> [Dataset excerpt]

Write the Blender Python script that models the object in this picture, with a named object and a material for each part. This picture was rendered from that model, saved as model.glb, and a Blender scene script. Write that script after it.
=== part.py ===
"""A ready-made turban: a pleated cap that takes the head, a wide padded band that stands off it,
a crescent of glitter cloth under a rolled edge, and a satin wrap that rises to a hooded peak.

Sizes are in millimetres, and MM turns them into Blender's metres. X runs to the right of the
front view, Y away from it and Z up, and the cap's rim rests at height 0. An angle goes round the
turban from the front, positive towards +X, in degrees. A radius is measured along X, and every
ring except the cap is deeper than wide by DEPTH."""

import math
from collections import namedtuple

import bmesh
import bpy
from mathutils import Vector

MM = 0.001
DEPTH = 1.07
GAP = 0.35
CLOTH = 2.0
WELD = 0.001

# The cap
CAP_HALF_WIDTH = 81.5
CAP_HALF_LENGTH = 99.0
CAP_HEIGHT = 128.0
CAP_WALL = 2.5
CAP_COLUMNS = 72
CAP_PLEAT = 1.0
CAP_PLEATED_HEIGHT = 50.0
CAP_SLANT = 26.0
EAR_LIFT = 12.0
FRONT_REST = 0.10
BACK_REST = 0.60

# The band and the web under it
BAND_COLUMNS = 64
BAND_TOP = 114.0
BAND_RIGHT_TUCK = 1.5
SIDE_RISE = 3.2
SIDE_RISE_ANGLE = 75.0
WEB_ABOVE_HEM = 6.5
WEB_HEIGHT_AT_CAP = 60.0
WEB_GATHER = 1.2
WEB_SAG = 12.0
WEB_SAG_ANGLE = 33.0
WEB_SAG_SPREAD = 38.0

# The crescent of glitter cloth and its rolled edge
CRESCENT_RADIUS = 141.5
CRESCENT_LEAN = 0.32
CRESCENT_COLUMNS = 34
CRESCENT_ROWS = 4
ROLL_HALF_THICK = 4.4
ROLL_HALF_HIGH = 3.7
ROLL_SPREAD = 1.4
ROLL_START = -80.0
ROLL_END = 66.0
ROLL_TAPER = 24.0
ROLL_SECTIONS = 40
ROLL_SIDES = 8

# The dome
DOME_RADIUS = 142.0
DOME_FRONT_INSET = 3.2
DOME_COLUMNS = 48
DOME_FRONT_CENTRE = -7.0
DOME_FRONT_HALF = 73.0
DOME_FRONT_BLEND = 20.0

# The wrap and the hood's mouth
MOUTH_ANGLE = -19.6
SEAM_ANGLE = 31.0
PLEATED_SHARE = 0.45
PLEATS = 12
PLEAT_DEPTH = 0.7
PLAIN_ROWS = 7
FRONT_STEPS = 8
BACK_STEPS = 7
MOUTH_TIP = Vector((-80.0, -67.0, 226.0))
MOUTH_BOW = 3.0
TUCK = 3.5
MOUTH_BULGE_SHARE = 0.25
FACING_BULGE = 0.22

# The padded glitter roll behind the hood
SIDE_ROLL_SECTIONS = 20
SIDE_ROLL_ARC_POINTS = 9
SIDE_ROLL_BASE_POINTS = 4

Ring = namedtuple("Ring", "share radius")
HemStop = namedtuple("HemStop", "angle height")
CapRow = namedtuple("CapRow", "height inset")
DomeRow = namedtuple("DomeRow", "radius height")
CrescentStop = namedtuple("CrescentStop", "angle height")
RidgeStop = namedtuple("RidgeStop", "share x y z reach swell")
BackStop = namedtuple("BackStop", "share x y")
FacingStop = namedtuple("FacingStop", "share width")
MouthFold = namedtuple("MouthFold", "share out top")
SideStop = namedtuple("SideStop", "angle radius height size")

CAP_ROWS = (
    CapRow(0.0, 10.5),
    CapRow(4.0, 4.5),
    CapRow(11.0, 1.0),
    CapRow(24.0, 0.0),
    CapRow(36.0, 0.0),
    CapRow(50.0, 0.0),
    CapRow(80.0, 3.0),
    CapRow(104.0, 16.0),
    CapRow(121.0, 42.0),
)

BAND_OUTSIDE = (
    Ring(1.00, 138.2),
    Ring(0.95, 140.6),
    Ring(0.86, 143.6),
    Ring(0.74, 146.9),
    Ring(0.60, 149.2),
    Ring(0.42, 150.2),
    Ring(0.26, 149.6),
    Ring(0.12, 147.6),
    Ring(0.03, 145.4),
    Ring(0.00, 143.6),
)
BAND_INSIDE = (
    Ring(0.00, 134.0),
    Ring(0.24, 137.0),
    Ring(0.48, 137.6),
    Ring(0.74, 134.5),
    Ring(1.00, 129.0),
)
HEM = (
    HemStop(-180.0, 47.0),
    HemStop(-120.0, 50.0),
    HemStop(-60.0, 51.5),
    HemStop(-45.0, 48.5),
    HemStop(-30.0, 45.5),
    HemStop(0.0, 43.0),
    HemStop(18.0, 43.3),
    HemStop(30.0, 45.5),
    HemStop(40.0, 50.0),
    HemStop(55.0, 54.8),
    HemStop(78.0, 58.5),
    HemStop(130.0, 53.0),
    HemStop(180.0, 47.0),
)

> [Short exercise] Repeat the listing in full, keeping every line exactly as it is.

> [Task solution]
Write the Blender Python script that models the object in this picture, with a named object and a material for each part. This picture was rendered from that model, saved as model.glb, and a Blender scene script. Write that script after it.
=== part.py ===
"""A ready-made turban: a pleated cap that takes the head, a wide padded band that stands off it,
a crescent of glitter cloth under a rolled edge, and a satin wrap that rises to a hooded peak.

Sizes are in millimetres, and MM turns them into Blender's metres. X runs to the right of the
front view, Y away from it and Z up, and the cap's rim rests at height 0. An angle goes round the
turban from the front, positive towards +X, in degrees. A radius is measured along X, and every
ring except the cap is deeper than wide by DEPTH."""

import math
from collections import namedtuple

import bmesh
import bpy
from mathutils import Vector

MM = 0.001
DEPTH = 1.07
GAP = 0.35
CLOTH = 2.0
WELD = 0.001

# The cap
CAP_HALF_WIDTH = 81.5
CAP_HALF_LENGTH = 99.0
CAP_HEIGHT = 128.0
CAP_WALL = 2.5
CAP_COLUMNS = 72
CAP_PLEAT = 1.0
CAP_PLEATED_HEIGHT = 50.0
CAP_SLANT = 26.0
EAR_LIFT = 12.0
FRONT_REST = 0.10
BACK_REST = 0.60

# The band and the web under it
BAND_COLUMNS = 64
BAND_TOP = 114.0
BAND_RIGHT_TUCK = 1.5
SIDE_RISE = 3.2
SIDE_RISE_ANGLE = 75.0
WEB_ABOVE_HEM = 6.5
WEB_HEIGHT_AT_CAP = 60.0
WEB_GATHER = 1.2
WEB_SAG = 12.0
WEB_SAG_ANGLE = 33.0
WEB_SAG_SPREAD = 38.0

# The crescent of glitter cloth and its rolled edge
CRESCENT_RADIUS = 141.5
CRESCENT_LEAN = 0.32
CRESCENT_COLUMNS = 34
CRESCENT_ROWS = 4
ROLL_HALF_THICK = 4.4
ROLL_HALF_HIGH = 3.7
ROLL_SPREAD = 1.4
ROLL_START = -80.0
ROLL_END = 66.0
ROLL_TAPER = 24.0
ROLL_SECTIONS = 40
ROLL_SIDES = 8

# The dome
DOME_RADIUS = 142.0
DOME_FRONT_INSET = 3.2
DOME_COLUMNS = 48
DOME_FRONT_CENTRE = -7.0
DOME_FRONT_HALF = 73.0
DOME_FRONT_BLEND = 20.0

# The wrap and the hood's mouth
MOUTH_ANGLE = -19.6
SEAM_ANGLE = 31.0
PLEATED_SHARE = 0.45
PLEATS = 12
PLEAT_DEPTH = 0.7
PLAIN_ROWS = 7
FRONT_STEPS = 8
BACK_STEPS = 7
MOUTH_TIP = Vector((-80.0, -67.0, 226.0))
MOUTH_BOW = 3.0
TUCK = 3.5
MOUTH_BULGE_SHARE = 0.25
FACING_BULGE = 0.22

# The padded glitter roll behind the hood
SIDE_ROLL_SECTIONS = 20
SIDE_ROLL_ARC_POINTS = 9
SIDE_ROLL_BASE_POINTS = 4

Ring = namedtuple("Ring", "share radius")
HemStop = namedtuple("HemStop", "angle height")
CapRow = namedtuple("CapRow", "height inset")
DomeRow = namedtuple("DomeRow", "radius height")
CrescentStop = namedtuple("CrescentStop", "angle height")
RidgeStop = namedtuple("RidgeStop", "share x y z reach swell")
BackStop = namedtuple("BackStop", "share x y")
FacingStop = namedtuple("FacingStop", "share width")
MouthFold = namedtuple("MouthFold", "share out top")
SideStop = namedtuple("SideStop", "angle radius height size")

CAP_ROWS = (
    CapRow(0.0, 10.5),
    CapRow(4.0, 4.5),
    CapRow(11.0, 1.0),
    CapRow(24.0, 0.0),
    CapRow(36.0, 0.0),
    CapRow(50.0, 0.0),
    CapRow(80.0, 3.0),
    CapRow(104.0, 16.0),
    CapRow(121.0, 42.0),
)

BAND_OUTSIDE = (
    Ring(1.00, 138.2),
    Ring(0.95, 140.6),
    Ring(0.86, 143.6),
    Ring(0.74, 146.9),
    Ring(0.60, 149.2),
    Ring(0.42, 150.2),
    Ring(0.26, 149.6),
    Ring(0.12, 147.6),
    Ring(0.03, 145.4),
    Ring(0.00, 143.6),
)
BAND_INSIDE = (
    Ring(0.00, 134.0),
    Ring(0.24, 137.0),
    Ring(0.48, 137.6),
    Ring(0.74, 134.5),
    Ring(1.00, 129.0),
)
HEM = (
    HemStop(-180.0, 47.0),
    HemStop(-120.0, 50.0),
    HemStop(-60.0, 51.5),
    HemStop(-45.0, 48.5),
    HemStop(-30.0, 45.5),
    HemStop(0.0, 43.0),
    HemStop(18.0, 43.3),
    HemStop(30.0, 45.5),
    HemStop(40.0, 50.0),
    HemStop(55.0, 54.8),
    HemStop(78.0, 58.5),
    HemStop(130.0, 53.0),
    HemStop(180.0, 47.0),
)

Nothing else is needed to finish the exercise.